OUTROS MONUMENTOS VANDALIZADOS A vandalização de obras de arte é uma prática antiga com desenvolvimentos recentes no Padrão dos Descobrimentos, em Belém (Lisboa) e no Jardim da Sereia, em Coimbra, onde se situa o parque escultórico do artista Rui Chafes. Tanto um como o outro foram vandalizados no passado domingo com grafitis. Em Lisboa, o famoso monumento que “nos conta a história dos descobrimentos”, foi marcado com um graffiti de 20 metros numa das suas laterais. A mensagem, entretanto apagada, estava escrita em inglês e com erros ortográficos: “Blindly sailing for monney, humanity is drowning in a scarllet sea”. O que, numa tradução livre, será algo como: “Velejando cegamente por dinheiro, a Humanidade afunda-se num mar escarlate”. Pensa-se que o ato terá sido cometido por uma jovem francesa, estudante de arte, de seu nome Leila Lakel.

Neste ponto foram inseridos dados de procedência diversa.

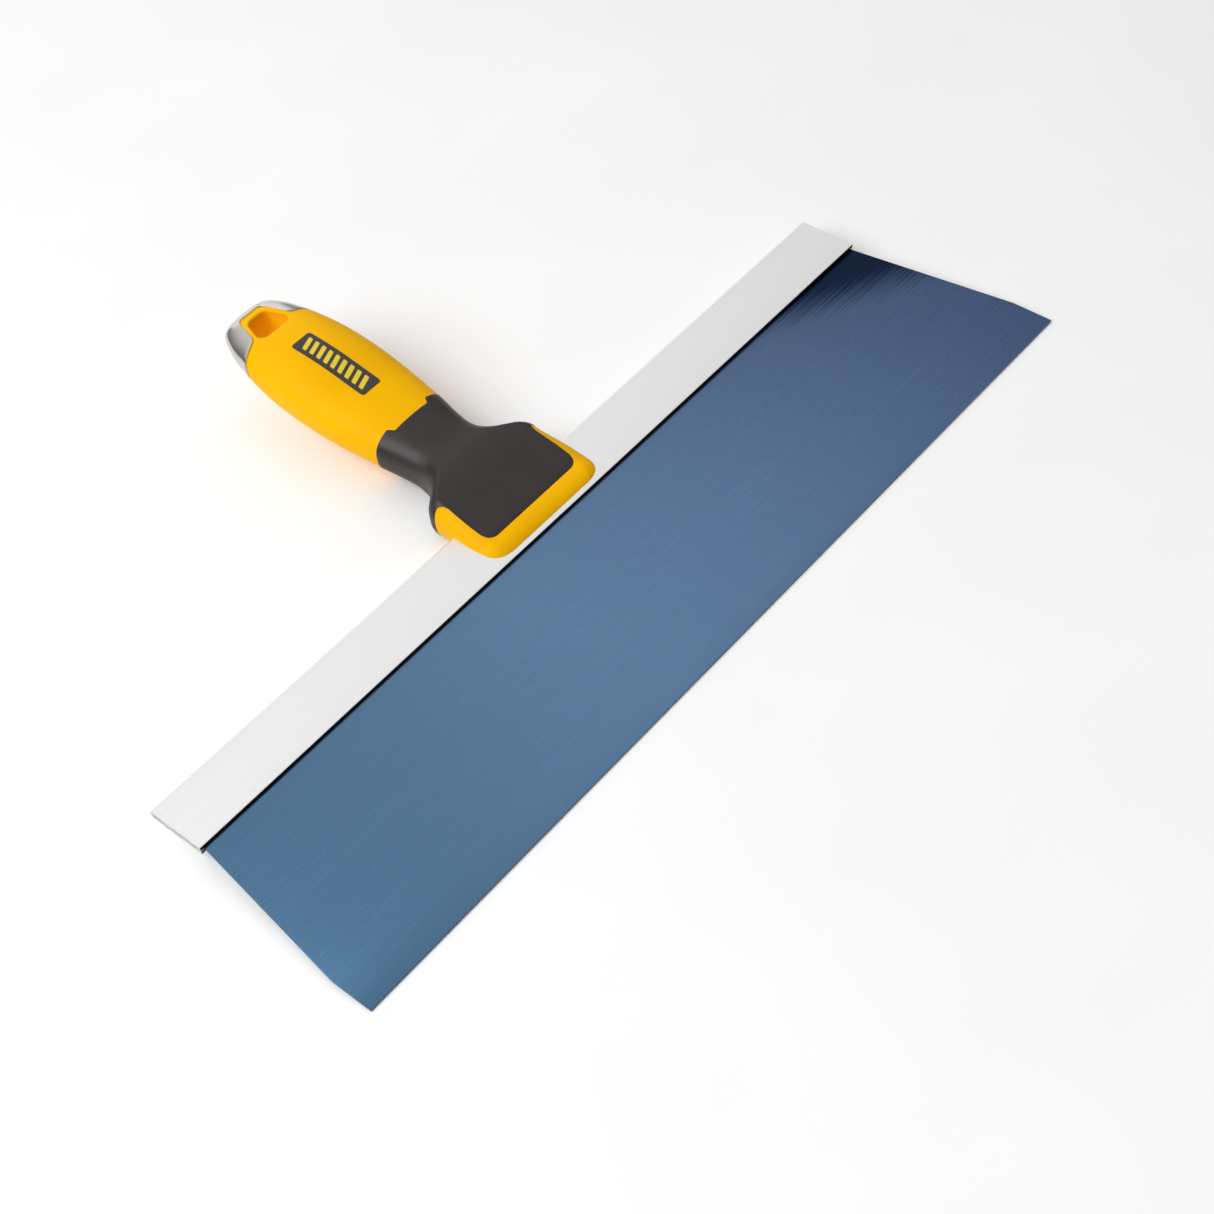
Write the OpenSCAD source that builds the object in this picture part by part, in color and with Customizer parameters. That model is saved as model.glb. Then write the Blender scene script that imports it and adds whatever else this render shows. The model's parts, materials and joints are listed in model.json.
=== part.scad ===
// Drywall taping knife: a flared blued steel blade in a folded aluminium back rail, with a moulded
// handle riveted on through a hidden tang. Millimetres.
//
// Knife coordinates: X runs along the rail, Y from the working edge (y = 0) towards the butt, and
// z = 0 is the middle of the blade. The handle's own station s is measured along Y from its nose.
// The finished knife lies on its back on the plane z = 0, as it rests on a bench: on the working
// edge and on the back of the head.

/* [Blade] */
// Length of the working edge
blade_l = 304.8; // [280:0.1:330]
// Depth of blade in front of the back rail
blade_exposed = 71.2; // [66:0.1:78]
// Length of the blade where it enters the back rail
blade_root_l = 288.6; // [270:0.1:289]
// Depth of the square corners at the working edge
corner_d = 14; // [8:0.5:20]
// Thickness of the spring steel
blade_t = 0.6; // [0.5:0.05:0.7]

/* [Back rail] */
// Length of the rail
rail_l = 291; // [290:0.5:300]
// Depth of the rail, from its front lips to its folded back
rail_w = 20.8; // [20:0.1:22]
// Thickness of the aluminium sheet
rail_t = 1.1; // [0.8:0.05:1.2]

/* [Handle] */
// Distance that the rail's front lips stand out in front of the handle's nose
nose_setback = 2.2; // [1:0.1:3]
// How far the nose's rounding bulges forward of that line, in mm
nose_reach = 1.2; // [0:0.1:2]
// Length of the handle, from its nose to its end
handle_l = 132.6; // [130:0.1:135]
// Width of the head, where it clasps the rail
head_w = 48.2; // [46:0.1:50]
// Width of the neck
neck_w = 25; // [23:0.1:27]
// Greatest width of the palm swell
palm_w = 34.8; // [32:0.1:37]
// Width of the butt, level with the hang hole
butt_w = 28; // [26:0.1:30]
// Slope of the thumb pad above the blade's plane, in degrees
pad_slope = 12.7; // [11:0.1:14]
// Slope of the back pad below the blade's plane, in degrees
back_slope = 5.1; // [4:0.1:6]

/* [Soft grip] */
// Thickness of the soft grip over the head
pad_t = 1.2; // [1:0.1:1.3]
// Thickness of the soft grip round the neck
sleeve_t = 2; // [1.5:0.1:2.4]

/* [End cap] */
// Wall thickness of the metal cap
cap_t = 1.4; // [1:0.1:1.6]

/* [Hang hole] */
// Length of the hole along the handle
hole_l = 10.6; // [9:0.1:11]
// Width of the hole on its butt side
hole_butt_w = 9; // [8:0.1:10]
// Width of the hole on its neck side
hole_neck_w = 12.4; // [11:0.1:13]
// Corner radius of the hole
hole_r = 2.8; // [2:0.1:3.2]

/* [Tang and rivets] */
// Thickness of the steel tang
tang_t = 1.5; // [1.2:0.1:1.6]
// Width of the tang's wing, along the rail
tang_wing_w = 40; // [38:1:42]
// Width of the tang's shank, inside the handle
tang_shank_w = 12; // [10:1:14]
// Angle at which the shank rises above the blade's plane
tang_rise = 6.5; // [6:0.1:7]
// Diameter of a rivet's shank
rivet_d = 4; // [3:0.1:4.5]
// Distance between neighbouring rivets
rivet_pitch = 10.5; // [10:0.1:11]

/* [Badge] */
// Width of the badge
badge_w = 8; // [7:0.5:9]
// Length of the badge
badge_l = 31; // [28:0.5:32]

/* [Hidden] */
RIVETS = 4;
eps = 0.01;

// Places along Y
lip_y = blade_exposed;
rail_back_y = lip_y + rail_w;
nose_y = lip_y + nose_setback;
rail_h = blade_t / 2 + rail_t;
blade_back_y = rail_back_y - rail_h;
rivet_y = nose_y + 13;

// The handle's stations, measured from its nose
pad_s = 6.3;
shoulder_s = 26;
ear_s = 56;
ear_reach = 2.2;
notch_s = handle_l - 19.2;
lip_s = handle_l - 5.6;
corner_r = 3.5;
hole_s = handle_l - 19.3;

// Heights of the pads at their front edge, and of the rounded nose
nose_r = 6;
nose_z = -0.3;
pad_z = 3.4;
back_z = -4.9;
function pad_top(s) = pad_z + tan(pad_slope) * (s - pad_s);
function pad_bottom(s) = back_z - tan(back_slope) * (s - pad_s);

// Outline of the handle: each track is a list of [station, value], joined by smooth curves
WIDTH = [[0, head_w / 2], [12, head_w / 2], [23, 0.955 * head_w / 2], [29, 0.92 * head_w / 2],
         [34, 0.67 * head_w / 2], [39, 1.06 * neck_w / 2], [45, neck_w / 2], [60, 1.2 * neck_w / 2],
         [75, 0.965 * palm_w / 2], [90, palm_w / 2], [105, 0.96 * palm_w / 2],
         [handle_l - 12.6, butt_w / 2], [handle_l - 5.6, 0.79 * butt_w / 2],
         [handle_l - 1.6, 0.59 * butt_w / 2], [handle_l, 0.45 * butt_w / 2]];
TOP = [[pad_s, pad_top(pad_s)], [15, pad_top(15)], [26, pad_top(26)], [33, 8.7], [40, 8.6],
       [46, 9.3], [60, 11.5], [75, 13.9], [90, 16.5], [105, 17.4], [handle_l - 12.6, 16.6],
       [handle_l - 5.6, 15.9], [handle_l - 3.6, 15.2], [handle_l - 1.6, 13.1], [handle_l, 10.8]];
BOTTOM = [[pad_s, pad_bottom(pad_s)], [15, pad_bottom(15)], [26, pad_bottom(26)], [33, -7.6],
          [40, -8.1], [46, -7.3], [60, -5.8], [75, -4.9], [90, -3.8], [105, -1.3],
          [handle_l - 12.6, 3.8], [handle_l - 5.6, 6], [handle_l - 1.6, 6.4], [handle_l, 6.8]];
// The cap's rim: a station for each angle off the top, with a notch round the hang hole
CAP_EDGE = [[0, lip_s], [13, lip_s + 0.1], [19, lip_s - 0.6], [21, lip_s - 3], [23, lip_s - 7.5],
            [25.5, lip_s - 9.8], [31, notch_s + 2.6], [48, notch_s + 1.5], [76, notch_s + 0.6],
            [90, notch_s]];
head_squareness = 3;
SQUARENESS = [[shoulder_s, head_squareness], [60, 2.6]];
// How far off the top the flat pads end, in degrees round the section
CREASE = [[pad_s, 47.5], [shoulder_s, 52], [46, 45]];
GRIP_T = [[shoulder_s, pad_t], [shoulder_s + 12, sleeve_t], [ear_s, 0.8 * sleeve_t]];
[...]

Em Coimbra, foi também com tinta que se perpetrou o ataque ao único anel (de dois pertencentes a uma escultura de Rui Chafes) que sobreviveu, há cerca de um ano e meio, à violência de três tempestades que assolaram o Jardim da Sereia. Entretanto os elementos danificados do conjunto escultórico foram retirados para restauro. O contrato para a reabilitação e reinstalação das peças foi assinado em março deste ano, num valor que ronda os 60 mil euros. O artista tem agora um prazo de 210 dias para reparar as esculturas e voltar a instalá-las no Jardim da Sereia.